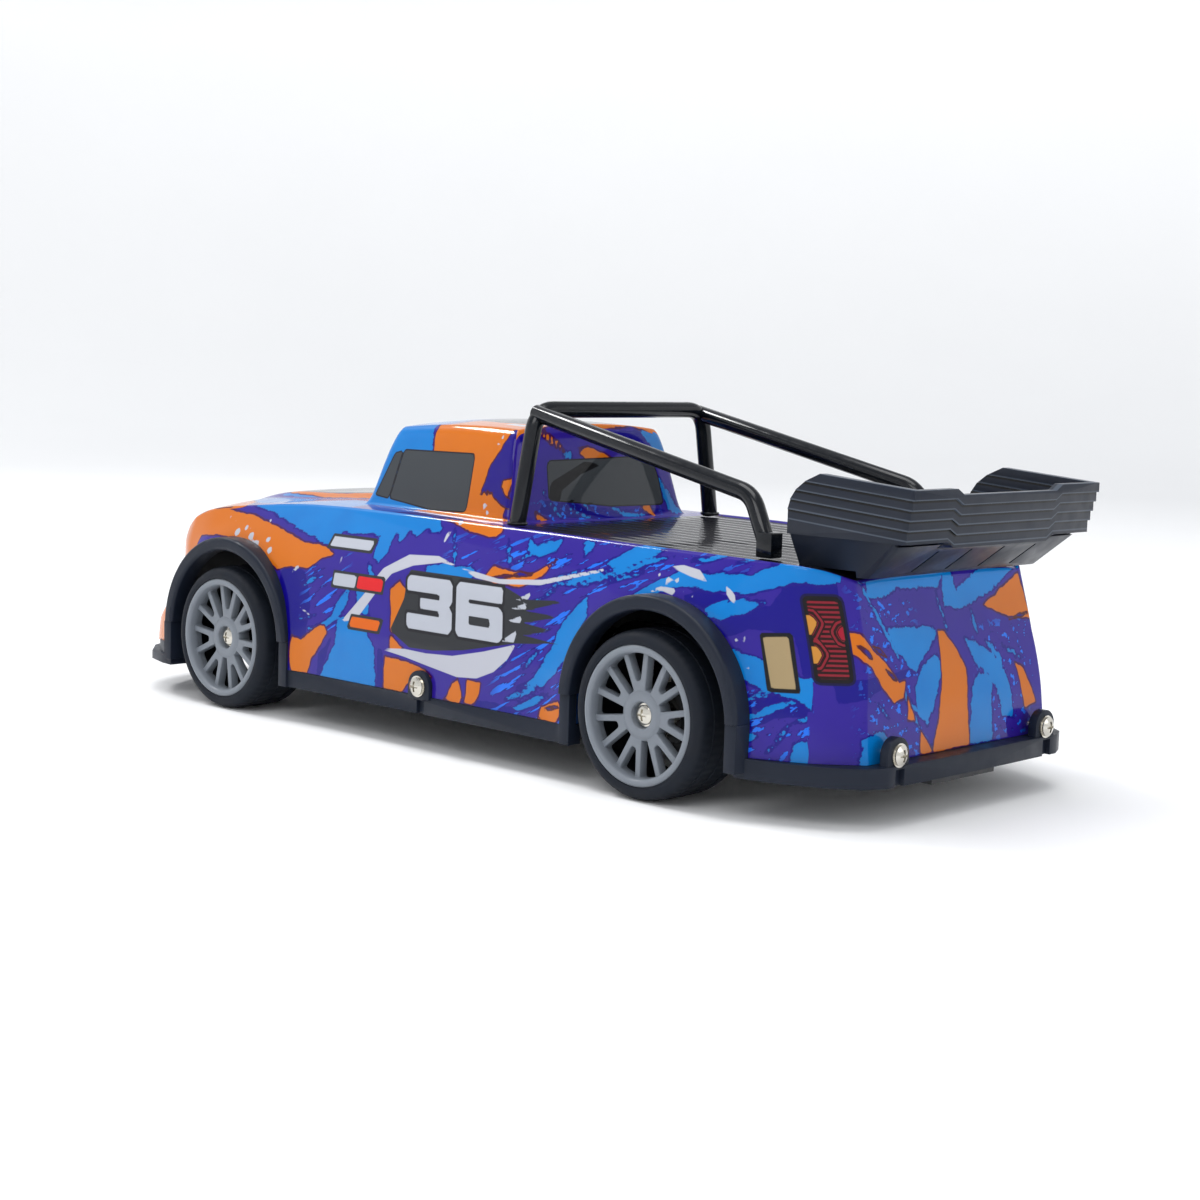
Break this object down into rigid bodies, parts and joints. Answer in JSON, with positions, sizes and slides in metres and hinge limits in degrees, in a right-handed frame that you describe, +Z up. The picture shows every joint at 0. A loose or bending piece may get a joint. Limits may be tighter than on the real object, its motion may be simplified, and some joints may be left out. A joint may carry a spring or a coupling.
{
  "type": "remote control car",
  "caption": "Small four-wheel-drive remote control pickup racer with sprung wheels, working steering, roll cage and rear wing over a closed shell",
  "frame": {"origin": "on the ground under the middle of the car's length and width", "axes": "+X to the front of the car, +Y to its left side, +Z up"},
  "size_m": [0.305, 0.122, 0.0989],
  "materials": {
    "shell_paint": "painted clear shell, race livery",
    "trim_plastic": "satin charcoal",
    "cage_plastic": "satin black",
    "screw_steel": "nickel plated",
    "chassis_plastic": "moulded black",
    "hinge_steel": "bright",
    "motor_can": "zinc plated",
    "battery_wrap": "shrink wrap",
    "electronics_case": "moulded",
    "switch_plastic": "moulded red",
    "drive_steel": "machined",
    "gear_nylon": "natural nylon",
    "arm_plastic": "moulded nylon",
    "spring_steel": "bright",
    "rim_plastic": "grey satin",
    "tyre_rubber": "soft rubber"
  },
  "bodies": {
    "chassis": {"chassis_plate": "chassis_plastic", "front_gearbox": "chassis_plastic", "rear_gearbox": "chassis_plastic", "hinge_pins": "hinge_steel", "motor": "motor_can", "battery_pack": "battery_wrap", "receiver_box": "electronics_case", "steering_servo": "electronics_case", "body_shell": "shell_paint", "front_bumper": "trim_plastic", "rear_bumper": "trim_plastic", "side_skirts": "trim_plastic", "arch_trims": "trim_plastic", "body_screws": "screw_steel", "roll_cage": "cage_plastic", "rear_wing": "cage_plastic", "spring_front_left": "spring_steel", "spring_front_right": "spring_steel", "spring_rear_left": "spring_steel", "spring_rear_right": "spring_steel"},
    "centre_drive": {"centre_shaft": "drive_steel", "spur_gear": "gear_nylon"},
    "motor_pinion": {"motor_pinion": "drive_steel"},
    "front_diff": {"front_diff_output": "drive_steel"},
    "rear_diff": {"rear_diff_output": "drive_steel"},
    "steering_rack": {"steering_rack": "arm_plastic"},
    "servo_horn": {"servo_horn": "gear_nylon"},
    "power_switch": {"power_switch": "switch_plastic"},
    "lower_arm_front_left": {"lower_arm_front_left": "arm_plastic"},
    "upper_link_front_left": {"upper_link_front_left": "arm_plastic"},
    "half_shaft_front_left": {"half_shaft_front_left": "drive_steel"},
    "hub_carrier_front_left": {"hub_carrier_front_left": "arm_plastic"},
    "wheel_front_left": {"tyre_front_left": "tyre_rubber", "rim_front_left": "rim_plastic", "wheel_axle_front_left": "drive_steel"},
    "steering_knuckle_front_left": {"steering_knuckle_front_left": "arm_plastic"},
    "tie_rod_front_left": {"tie_rod_front_left": "arm_plastic"},
    "lower_arm_front_right": {"lower_arm_front_right": "arm_plastic"},
    "upper_link_front_right": {"upper_link_front_right": "arm_plastic"},
    "half_shaft_front_right": {"half_shaft_front_right": "drive_steel"},
    "hub_carrier_front_right": {"hub_carrier_front_right": "arm_plastic"},
    "wheel_front_right": {"tyre_front_right": "tyre_rubber", "rim_front_right": "rim_plastic", "wheel_axle_front_right": "drive_steel"},
    "steering_knuckle_front_right": {"steering_knuckle_front_right": "arm_plastic"},
    "tie_rod_front_right": {"tie_rod_front_right": "arm_plastic"},
    "lower_arm_rear_left": {"lower_arm_rear_left": "arm_plastic"},
    "upper_link_rear_left": {"upper_link_rear_left": "arm_plastic"},
    "half_shaft_rear_left": {"half_shaft_rear_left": "drive_steel"},
    "hub_carrier_rear_left": {"hub_carrier_rear_left": "arm_plastic"},
    "wheel_rear_left": {"tyre_rear_left": "tyre_rubber", "rim_rear_left": "rim_plastic", "wheel_axle_rear_left": "drive_steel"},
    "lower_arm_rear_right": {"lower_arm_rear_right": "arm_plastic"},
    "upper_link_rear_right": {"upper_link_rear_right": "arm_plastic"},
    "half_shaft_rear_right": {"half_shaft_rear_right": "drive_steel"},
    "hub_carrier_rear_right": {"hub_carrier_rear_right": "arm_plastic"},
    "wheel_rear_right": {"tyre_rear_right": "tyre_rubber", "rim_rear_right": "rim_plastic", "wheel_axle_rear_right": "drive_steel"}
  },
  "joints": [
    {"name": "arm_swing_front_left", "type": "hinge", "parent": "chassis", "child": "lower_arm_front_left", "pos_m": [0.09, 0.014, 0.012], "axis": [1, 0, 0], "range_deg": [-5, 5], "stiffness_Nm_per_rad": 0.35, "springref_deg": -5.16, "deforming": ["spring_front_left"]},
    {"name": "carrier_pivot_front_left", "type": "hinge", "parent": "lower_arm_front_left", "child": "hub_carrier_front_left", "pos_m": [0.09, 0.04, 0.012], "axis": [1, 0, 0], "range_deg": [-5, 5]},
    {"name": "link_swing_front_left", "type": "hinge", "parent": "chassis", "child": "upper_link_front_left", "pos_m": [0.09, 0.014, 0.031], "axis": [1, 0, 0], "range_deg": [-5, 5]},
    {"name": "half_shaft_swing_front_left", "type": "hinge", "parent": "chassis", "child": "half_shaft_front_left", "pos_m": [0.09, 0.014, 0.022], "axis": [1, 0, 0], "range_deg": [-5, 5]},
    {"name": "steering_left", "type": "hinge", "parent": "hub_carrier_front_left", "child": "steering_knuckle_front_left", "pos_m": [0.09, 0.043, 0.022], "axis": [0, 0, 1], "range_deg": [-20, 20]},
    {"name": "tie_rod_swing_left", "type": "hinge", "parent": "steering_rack", "child": "tie_rod_front_left", "pos_m": [0.079, 0.019, 0.0172], "axis": [1, 0, 0], "range_deg": [-6, 6]},
    {"name": "wheel_spin_front_left", "type": "hinge", "parent": "steering_knuckle_front_left", "child": "wheel_front_left", "pos_m": [0.09, 0.0505, 0.022], "axis": [0, 1, 0], "continuous": true},
    {"name": "arm_swing_front_right", "type": "hinge", "parent": "chassis", "child": "lower_arm_front_right", "pos_m": [0.09, -0.014, 0.012], "axis": [-1, 0, 0], "range_deg": [-5, 5], "stiffness_Nm_per_rad": 0.35, "springref_deg": -5.16, "deforming": ["spring_front_right"]},
    {"name": "carrier_pivot_front_right", "type": "hinge", "parent": "lower_arm_front_right", "child": "hub_carrier_front_right", "pos_m": [0.09, -0.04, 0.012], "axis": [-1, 0, 0], "range_deg": [-5, 5]},
    {"name": "link_swing_front_right", "type": "hinge", "parent": "chassis", "child": "upper_link_front_right", "pos_m": [0.09, -0.014, 0.031], "axis": [-1, 0, 0], "range_deg": [-5, 5]},
    {"name": "half_shaft_swing_front_right", "type": "hinge", "parent": "chassis", "child": "half_shaft_front_right", "pos_m": [0.09, -0.014, 0.022], "axis": [-1, 0, 0], "range_deg": [-5, 5]},
    {"name": "steering_right", "type": "hinge", "parent": "hub_carrier_front_right", "child": "steering_knuckle_front_right", "pos_m": [0.09, -0.043, 0.022], "axis": [0, 0, 1], "range_deg": [-20, 20]},
    {"name": "tie_rod_swing_right", "type": "hinge", "parent": "steering_rack", "child": "tie_rod_front_right", "pos_m": [0.079, -0.019, 0.0172], "axis": [-1, 0, 0], "range_deg": [-6, 6]},
    {"name": "wheel_spin_front_right", "type": "hinge", "parent": "steering_knuckle_front_right", "child": "wheel_front_right", "pos_m": [0.09, -0.0505, 0.022], "axis": [0, 1, 0], "continuous": true},
    {"name": "arm_swing_rear_left", "type": "hinge", "parent": "chassis", "child": "lower_arm_rear_left", "pos_m": [-0.084, 0.014, 0.012], "axis": [1, 0, 0], "range_deg": [-5, 5], "stiffness_Nm_per_rad": 0.35, "springref_deg": -5.16, "deforming": ["spring_rear_left"]},
    {"name": "carrier_pivot_rear_left", "type": "hinge", "parent": "lower_arm_rear_left", "child": "hub_carrier_rear_left", "pos_m": [-0.084, 0.04, 0.012], "axis": [1, 0, 0], "range_deg": [-5, 5]},
    {"name": "link_swing_rear_left", "type": "hinge", "parent": "chassis", "child": "upper_link_rear_left", "pos_m": [-0.084, 0.014, 0.031], "axis": [1, 0, 0], "range_deg": [-5, 5]},
    {"name": "half_shaft_swing_rear_left", "type": "hinge", "parent": "chassis", "child": "half_shaft_rear_left", "pos_m": [-0.084, 0.014, 0.022], "axis": [1, 0, 0], "range_deg": [-5, 5]},
    {"name": "wheel_spin_rear_left", "type": "hinge", "parent": "hub_carrier_rear_left", "child": "wheel_rear_left", "pos_m": [-0.084, 0.0505, 0.022], "axis": [0, 1, 0], "continuous": true},
    {"name": "arm_swing_rear_right", "type": "hinge", "parent": "chassis", "child": "lower_arm_rear_right", "pos_m": [-0.084, -0.014, 0.012], "axis": [-1, 0, 0], "range_deg": [-5, 5], "stiffness_Nm_per_rad": 0.35, "springref_deg": -5.16, "deforming": ["spring_rear_right"]},
    {"name": "carrier_pivot_rear_right", "type": "hinge", "parent": "lower_arm_rear_right", "child": "hub_carrier_rear_right", "pos_m": [-0.084, -0.04, 0.012], "axis": [-1, 0, 0], "range_deg": [-5, 5]},
    {"name": "link_swing_rear_right", "type": "hinge", "parent": "chassis", "child": "upper_link_rear_right", "pos_m": [-0.084, -0.014, 0.031], "axis": [-1, 0, 0], "range_deg": [-5, 5]},
    {"name": "half_shaft_swing_rear_right", "type": "hinge", "parent": "chassis", "child": "half_shaft_rear_right", "pos_m": [-0.084, -0.014, 0.022], "axis": [-1, 0, 0], "range_deg": [-5, 5]},
    {"name": "wheel_spin_rear_right", "type": "hinge", "parent": "hub_carrier_rear_right", "child": "wheel_rear_right", "pos_m": [-0.084, -0.0505, 0.022], "axis": [0, 1, 0], "continuous": true},
    {"name": "centre_drive_spin", "type": "hinge", "parent": "chassis", "child": "centre_drive", "pos_m": [0, 0, 0.022], "axis": [1, 0, 0], "continuous": true},
    {"name": "pinion_spin", "type": "hinge", "parent": "chassis", "child": "motor_pinion", "pos_m": [-0.05, -0.01427, 0.022], "axis": [1, 0, 0], "continuous": true},
    {"name": "front_diff_spin", "type": "hinge", "parent": "chassis", "child": "front_diff", "pos_m": [0.09, 0, 0.022], "axis": [0, 1, 0], "continuous": true},
    {"name": "rear_diff_spin", "type": "hinge", "parent": "chassis", "child": "rear_diff", "pos_m": [-0.084, 0, 0.022], "axis": [0, 1, 0], "continuous": true},
    {"name": "rack_slide", "type": "slide", "parent": "chassis", "child": "steering_rack", "axis": [0, -1, 0], "range_m": [-0.00384, 0.00384]},
    {"name": "horn_swing", "type": "hinge", "parent": "chassis", "child": "servo_horn", "pos_m": [0.057, -0.022, 0.03], "axis": [0, 0, -1], "range_deg": [-20, 20]},
    {"name": "power_switch_slide", "type": "slide", "parent": "chassis", "child": "power_switch", "axis": [1, 0, 0], "range_m": [0, 0.0041]}
  ],
  "couplings": [
    {"joint": "carrier_pivot_front_left", "follows": "arm_swing_front_left", "ratio": -1},
    {"joint": "link_swing_front_left", "follows": "arm_swing_front_left", "ratio": 1},
    {"joint": "half_shaft_swing_front_left", "follows": "arm_swing_front_left", "ratio": 0.89655},
    {"joint": "tie_rod_swing_left", "follows": "arm_swing_front_left", "ratio": 1.0833},
    {"joint": "wheel_spin_front_left", "follows": "wheel_spin_rear_left", "ratio": 1},
    {"joint": "carrier_pivot_front_right", "follows": "arm_swing_front_right", "ratio": -1},
    {"joint": "link_swing_front_right", "follows": "arm_swing_front_right", "ratio": 1},
    {"joint": "half_shaft_swing_front_right", "follows": "arm_swing_front_right", "ratio": 0.89655},
    {"joint": "tie_rod_swing_right", "follows": "arm_swing_front_right", "ratio": 1.0833},
    {"joint": "wheel_spin_front_right", "follows": "wheel_spin_rear_left", "ratio": 1},
    {"joint": "carrier_pivot_rear_left", "follows": "arm_swing_rear_left", "ratio": -1},
    {"joint": "link_swing_rear_left", "follows": "arm_swing_rear_left", "ratio": 1},
    {"joint": "half_shaft_swing_rear_left", "follows": "arm_swing_rear_left", "ratio": 1},
    {"joint": "carrier_pivot_rear_right", "follows": "arm_swing_rear_right", "ratio": -1},
    {"joint": "link_swing_rear_right", "follows": "arm_swing_rear_right", "ratio": 1},
    {"joint": "half_shaft_swing_rear_right", "follows": "arm_swing_rear_right", "ratio": 1},
    {"joint": "wheel_spin_rear_right", "follows": "wheel_spin_rear_left", "ratio": 1},
    {"joint": "centre_drive_spin", "follows": "wheel_spin_rear_left", "ratio": 3},
    {"joint": "pinion_spin", "follows": "wheel_spin_rear_left", "ratio": -8.4},
    {"joint": "front_diff_spin", "follows": "wheel_spin_rear_left", "ratio": 1},
    {"joint": "rear_diff_spin", "follows": "wheel_spin_rear_left", "ratio": 1},
    {"joint": "steering_right", "follows": "steering_left", "ratio": 1},
    {"joint": "rack_slide", "follows": "steering_left", "m_per_rad": 0.011},
    {"joint": "horn_swing", "follows": "steering_left", "ratio": 1}
  ]
}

> _What you need to do_: Tally the lines holding the string "frame" and give only the count.

> _Result of this exercise_: 2